HAYDEN — Outrunning the enemy was the name of the game while dogfighting in the Pacific during World War II, said Hayden resident Ralph H. “Iron Pants” Wandrey.

“Planes that were more maneuverable and faster — those two things are the reasons I’m still alive,” said Wandrey, 96.

He used the Lockheed P-38 Lightning’s speed to his advantage, often to overcome daunting odds.

“It was 10-to-1,” he said of many a dogfight.

Curt Wandrey, pastor at Peace Lutheran Church in Post Falls, said his dad took part in nearly 200 combat missions.

“He never thought he’d live through the war,” Curt said. Wandrey spent 21 months at war, from Christmas Eve 1942 to September 1944.

Wandrey began flying as a college student at the Mason City, Iowa, airport. He took to the skies simply because it was fun, he said. When the war broke out, he already had his pilot’s license and joining the military as a pilot was the obvious thing to do.

Wandrey said winning a dogfight “depended on who was best and more manueverable or could outrun the other.” He tallied six confirmed kills, qualifying him as an ace, plus 12 more probable kills.
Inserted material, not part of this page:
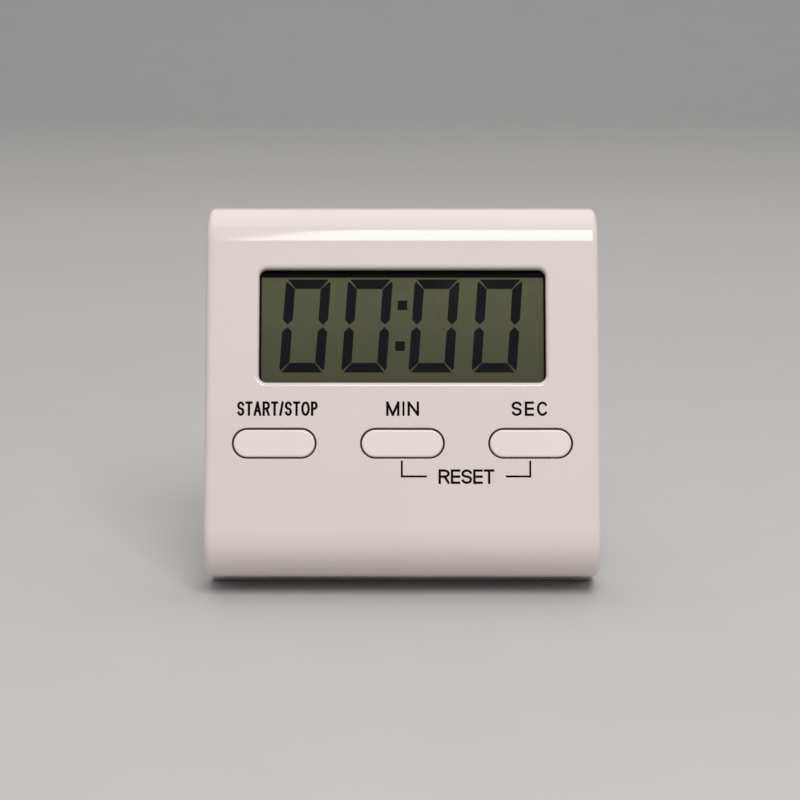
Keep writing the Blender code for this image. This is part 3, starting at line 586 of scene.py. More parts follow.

He flew both the P-38 and the Republic P-47 Thunderbolt with the 9th Fighter Squadron, 5th Air Force.

Wandrey was awarded the Silver Star, Distinguished Flying Cross, and bronze oak leaf cluster in lieu of a second Distinguished Flying Cross for his heroics in the Pacific. His efforts were part of the American campaign to hold onto a foothold in the Pacific at Guadalcanal, and to defend Australia from Japanese invasion.

Being shot at wasn’t the easiest way to make a living, Wandrey said.
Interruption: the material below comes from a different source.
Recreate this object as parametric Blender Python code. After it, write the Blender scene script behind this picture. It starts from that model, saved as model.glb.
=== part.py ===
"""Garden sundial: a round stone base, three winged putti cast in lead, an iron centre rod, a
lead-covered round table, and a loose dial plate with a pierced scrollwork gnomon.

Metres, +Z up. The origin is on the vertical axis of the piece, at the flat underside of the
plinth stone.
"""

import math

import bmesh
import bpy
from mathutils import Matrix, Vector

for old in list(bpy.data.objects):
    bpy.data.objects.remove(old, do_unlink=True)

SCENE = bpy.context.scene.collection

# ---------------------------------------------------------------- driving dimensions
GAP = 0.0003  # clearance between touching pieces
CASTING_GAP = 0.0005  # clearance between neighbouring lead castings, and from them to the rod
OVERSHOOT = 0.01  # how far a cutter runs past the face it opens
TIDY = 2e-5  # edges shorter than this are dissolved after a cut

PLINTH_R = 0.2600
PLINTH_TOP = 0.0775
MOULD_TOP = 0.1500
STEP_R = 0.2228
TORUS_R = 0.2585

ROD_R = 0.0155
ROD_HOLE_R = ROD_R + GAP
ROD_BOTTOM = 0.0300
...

“Now and then someone would get on your tail. To feel the bullets going through your plane was not comfortable,” he said with a laugh. Wandrey was never shot down, but many of his colleagues were.
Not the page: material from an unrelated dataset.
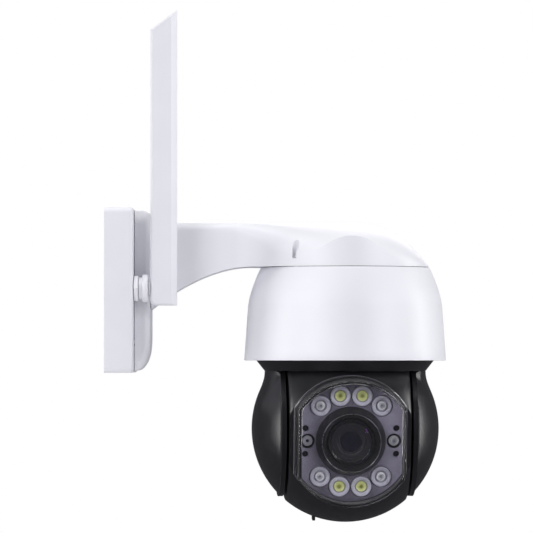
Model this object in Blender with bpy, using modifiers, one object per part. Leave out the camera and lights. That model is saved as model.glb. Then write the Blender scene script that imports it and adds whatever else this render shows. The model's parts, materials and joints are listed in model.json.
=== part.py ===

One who survived combat but not the war was Maj. Richard Bong, known as the “Ace of Aces” of American fighter pilots. Bong recruited his former wingman Wandrey to test planes for Lockheed near Los Angeles. However, Ralph’s better half gave him an ultimatum: Get a divorce, or turn down the test pilot offer. Wandrey kept his nuptials, and Bong died on a test flight in August 1945.

Though he did not become a test pilot, Wandrey did have to run some risks after the war. He contracted tuberculosis of the kidney and was given six months to live.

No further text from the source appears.